The East London Line extension has brought four new stations to the capital. Ike Ijeh reviews their designs
Last weekend, phase one of the £1bn East London Line extension, from west Croydon in the south to Dalston in the north, opened for full service.
The line has been incorporated into the London overground network and, when complete in 2012, the network will form the capital’s first orbital railway. Most of the route uses existing lines and stations, but the portion that stretches between Dalston Junction and Shoreditch High Street restores disused railway tracks and cuttings and incorporates four new stations.
The last publicly funded expansion to London’s rail infrastructure on this scale was the Jubilee Line Extension 10 years ago. Although this opened almost two years late and was massively over budget, the architecture of its stations was widely admired.

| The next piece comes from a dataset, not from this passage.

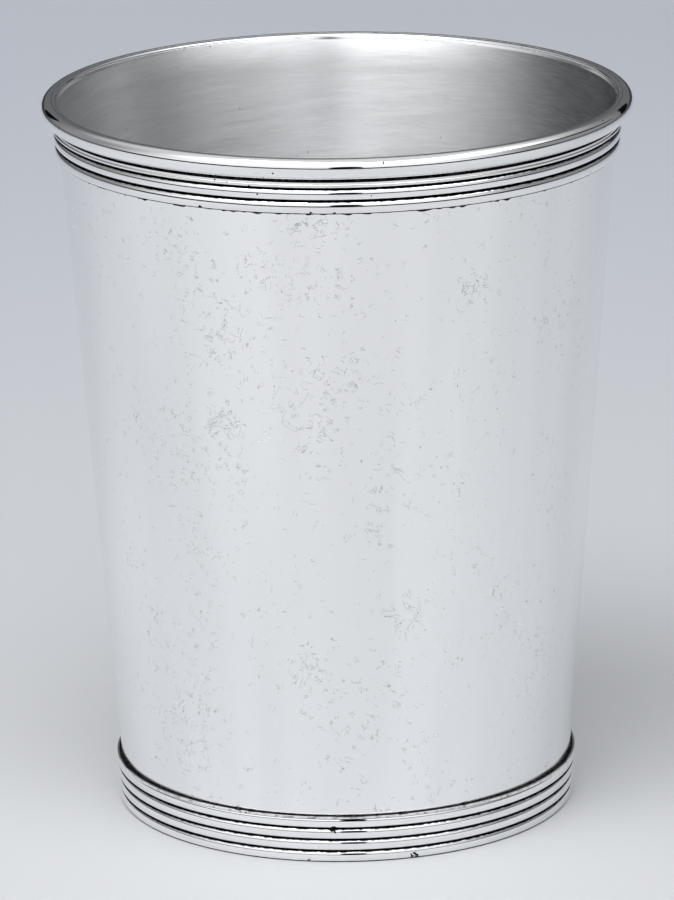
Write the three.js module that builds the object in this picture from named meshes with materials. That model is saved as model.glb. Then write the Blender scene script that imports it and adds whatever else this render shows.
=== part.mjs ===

Phase one of this extension has come in on time and on budget. Furthermore, Transport for London maintains that the stations have been designed using quality materials and careful detailing to ensure they enhance the local environment. So how do they measure up?
Shoreditch High Street
JSA Architects
The largest and most prominent station on the line is encased in a concrete enclosure that will eventually be subsumed into a surrounding commercial development.
This requirement imposed certain constraints on its construction and design. Like Dalston Junction, which was also designed to be incorporated into a future commercial development, Shoreditch High Street was designed to meet the smoke, ventilation and fire separation requirements that would normally be applied to an underground station. This will protect the railway environment during construction and allow the station to remain fully operational during this period.
In its current form, therefore, the station has an austere, totalitarian impact on its surrounding streets and townscape. Strangely, its entrance is also discreetly situated away from the busy high street on a side road at the site’s eastern end. Arup’s adjacent 35m bow-string bridge erected over the high street in 2008 is one of several crossings that have been put up for the new line.
The building of this station was preceded by a long struggle to save the Bishopsgate Goods Yard, which had stood on the site since 1840. Prior to its demolition in 2004, campaigners produced an alternative scheme that retained the older structure and placed the station above it. All that remains of the goods yard now are fragments of the Braithwaite Viaduct - one of the world’s oldest railway structures - opposite the new station entrance.
Hoxton
Weston Williamson
Hoxton station is situated on a quiet, pedestrianised side street, which presented good opportunities to improve the public realm with street lighting, gravel surfaces and tree planting. The entrance occupies one of several existing brick railway arches along the street’s eastern side, above which the platforms have been built. Stainless steel towers enclosing lifts and staircases provide the link between the two levels.
Stainless steel - a signature material on all four stations - has also been used partially to infill some of the arches, particularly the entrance, where a glass canopy has been added. Throughout, interventions are subtly and sensitively integrated into the existing urban fabric.
Weston Williamson acted as lead architect for the extension, and was responsible for forging a unified visual identity for it. This included the lighting booms used in all the stations and the platform design at Hoxton and Haggerston.
Haggerston
Acanthus LW Architects
Haggerston station is a broad, rectangular block with service riser towers at or near each corner. The building is a sandstone-coloured precast concrete structure that incorporates a stainless steel entrance canopy beside the south-west tower. Its towers, horizontal rustication and rectilinear massing recall Charles Holden’s iconic Piccadilly line stations of the thirties.
The ticket hall has a polychrome ceramic mosaic public artwork inspired by astronomer Edmond Halley, who was born in the area.
Acanthus LW Architects has an extensive pedigree in station design and its past work includes Hounslow East tube station and Stratford’s latest Docklands Light Railway station. It also designed the East London Line’s depot buildings at New Cross Gate.
Dalston Junction
Weston Williamson
Of the four stations, Dalston Junction is the only one that has platforms below street level, as the railway line at this point reuses an old subsurface cutting. Like Shoreditch High Street, this station has been designed to be incorporated into a future development. A podium slab has been built above the platforms to support up to 17 storeys and to protect the station during construction.
All these conditions mean that Dalston Junction makes the least impact of the four stations on its streetscape. Its north entrance, located on busy Dalston Lane, has the same narrow, single-storey infill frontage clad in stainless steel as the other three stations. Its southern entrance, located on an adjacent side street, maintains a similar appearance. Both entrances are located in about the same positions as those of the former station on this site, which was closed in 1986.
The station may be quiet, but it is going to cause a wave of local redevelopment. Some of this is already evident. About 500 new homes in 14 apartment blocks are planned above and around the station, the first phase of which has been completed next to the north entrance.